Kenan Evren’in ölümüyle,
12 Eylül’ün korkunç anları tekrar canlandı gözümde.
Sanırım benim gibi, pek çok arkadaşımda o acı günleri anımsamıştır.
Sakarya’ da ilköğretim müfettişi olarak görevliydim.
İhtilalin olduğunu köy okulunu teftiş ederken öğrenmiş, Kenan Evren’i köy kahvesinde dinlemiştim.
-//--
Hiç unutmuyorum.
Eve geldiğimde rahmetli annem ile eşimi banyo sobasının önüne yığdıkları kitaplarımı yakarlarken görünce bağırmıştım.
“Kitaplarımı yakmayın.

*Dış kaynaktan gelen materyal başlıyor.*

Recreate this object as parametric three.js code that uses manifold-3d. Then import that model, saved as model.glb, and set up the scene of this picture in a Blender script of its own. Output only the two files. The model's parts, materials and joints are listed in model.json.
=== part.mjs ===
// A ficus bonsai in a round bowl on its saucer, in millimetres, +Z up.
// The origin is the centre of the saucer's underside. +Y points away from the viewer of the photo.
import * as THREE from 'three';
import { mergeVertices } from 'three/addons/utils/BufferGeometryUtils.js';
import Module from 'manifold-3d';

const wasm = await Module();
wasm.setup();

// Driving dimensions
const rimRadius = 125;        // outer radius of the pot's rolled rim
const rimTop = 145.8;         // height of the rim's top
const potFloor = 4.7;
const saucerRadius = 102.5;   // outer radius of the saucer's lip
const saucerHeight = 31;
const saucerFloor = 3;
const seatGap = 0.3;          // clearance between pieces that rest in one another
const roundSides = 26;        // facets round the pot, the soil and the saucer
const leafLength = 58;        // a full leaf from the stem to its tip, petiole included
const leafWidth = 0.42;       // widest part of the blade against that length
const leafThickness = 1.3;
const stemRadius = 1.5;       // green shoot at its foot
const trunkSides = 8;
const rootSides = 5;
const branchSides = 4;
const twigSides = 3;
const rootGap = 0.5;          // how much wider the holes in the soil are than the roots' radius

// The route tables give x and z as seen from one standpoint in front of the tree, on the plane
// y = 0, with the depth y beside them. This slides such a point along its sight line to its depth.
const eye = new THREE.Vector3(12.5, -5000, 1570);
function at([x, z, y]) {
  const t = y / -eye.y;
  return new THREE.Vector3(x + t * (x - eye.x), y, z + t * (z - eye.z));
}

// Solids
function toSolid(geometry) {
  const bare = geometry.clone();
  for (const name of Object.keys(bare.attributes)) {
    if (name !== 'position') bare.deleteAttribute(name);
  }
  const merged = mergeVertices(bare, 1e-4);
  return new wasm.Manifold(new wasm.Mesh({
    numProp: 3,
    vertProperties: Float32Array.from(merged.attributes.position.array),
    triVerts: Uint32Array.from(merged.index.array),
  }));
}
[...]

Onların kimseye zararı olmadı.”
Yakmayı durdurmuşlardı.
Ama annemin ısrarı ile onlarca kitabımı evin bahçesine açtığımız çukura gömmüştük.
Zira arama üstüne arama dönemi başlamıştı.....
--//--
O hengâmede Eskişehir’e atanmıştım.
Milli eğitim allak bullaktı.
Yönetim sürekli el değiştiriyor,
resmi kıyafetli subaylar dolaşıyordu koridorlarda.
Her gün duyuyorduk:
“Filan alınmış.”
“Falan aranıyormuş.”
--//--
Yargılamalar başlamıştı.
Darağaçları kurulmuştu.
Devletin başı yorum yapıyordu:
“Hak geçirmedik. Bir onlardan bir bunlardan sallandırdık.”
TBMM’den jet hızıyla geçiyordu yasalar.
--//--
Önceki gün 12 Eylül’ün başı Kenan Evren’in öldüğünü duyunca hatırladım bunları.
Sıkıntılı günler sinema şeridi gibi geçti gözümün önünden.
Ecelsiz ölümler geldi aklıma.
Kolay geçmedi o günler çünkü.
Ölümler kolay olmadı.
Yaşları büyütülerek,
dar ağacına götürülenleri anımsadım..
--//--
12 Eylül demokrasi tarihine,
kara bir leke olarak geçecektir.
Buna inanıyorum.
Ve keşke diyorum.
Bunu yapanlardan:
Ucundan, kıyısından değil:
“Misli, misline hesap sorulsaydı.”
Sorulsaydı da:
“Bilmeyenler suçluyu öğrenseydi.”
Günlerin getirdiği.
--CHP’de birlik olmak ---
CHP’nin milletvekili adayları için bazı okurlarımız soruyor. “Prof. Dr. Gaye Usluer, Utku Çakırözer, Cemal Okan Yüksel, Erman Gölet, Metin Tomsuk ve Erdal Çakıcıer neden beraber gezmiyorlar. Onları parti gezilerinde beraber görmedik. Dahası CHP’den adaylık için başvuru yapıp ilk altıya alınmayanları partililer tanımıyorlar. Böylesi geziler CHP’de birlik ve beraberliği vatandaşa göstermek bakımından önemli değil midir?”
Önemlidir elbette. Ama nedense erken kalkanı yol alıyor. CHP il yönetimi bu konuya ne der bilemiyoruz. Bir okurumuz diyor ki “Mahalleye gidecek milletvekili adayı o mahallenin sorununu iyi bilmeli ki sorulacak sorulara yanıt verebilsin.” Evet, bu konuda çok önemli olduğu için alıyoruz köşemize.
--Tepebaşı büyük bir aile—
Tepebaşı Belediye Başkanı Ahmet Ataç dur durak bilmeden çalışıyor. Anneler Günü’nde şehit anneleri ile bir araya gelen Başkan Ataç, demiş ki “Biz Tepebaşı olarak büyük bir aileyiz. Acı ve mutlu günlerimizde beraber olmaya devam edeceğiz. Sizlerle birlikte olmaktan mutluluk duyuyorum. Belediye Başkanı olarak kapım her zaman size açıktır. İstediğiniz zaman çalmadan yanıma gelebilir. Sorunlarınızı anlatabilirsiniz. Benim amacım Tepebaşını çağdaş bir kent durumuna getirmek. Verilen destekten çok memnunum. El ele verirsek aşamayacağımız engel kalmayacaktır.”
Ne güzel bir duygu değil mi? Tepebaşı’nda kime sorsanız “Başkan Ataç” diyor. Ve Ataç’a toz kondurmuyor. Kolay gelsin diyoruz sayın Ataç’a. Kendilerini seven bir başkanla çalıştıkları içinde Tepebaşı sakinlerini kutluyoruz.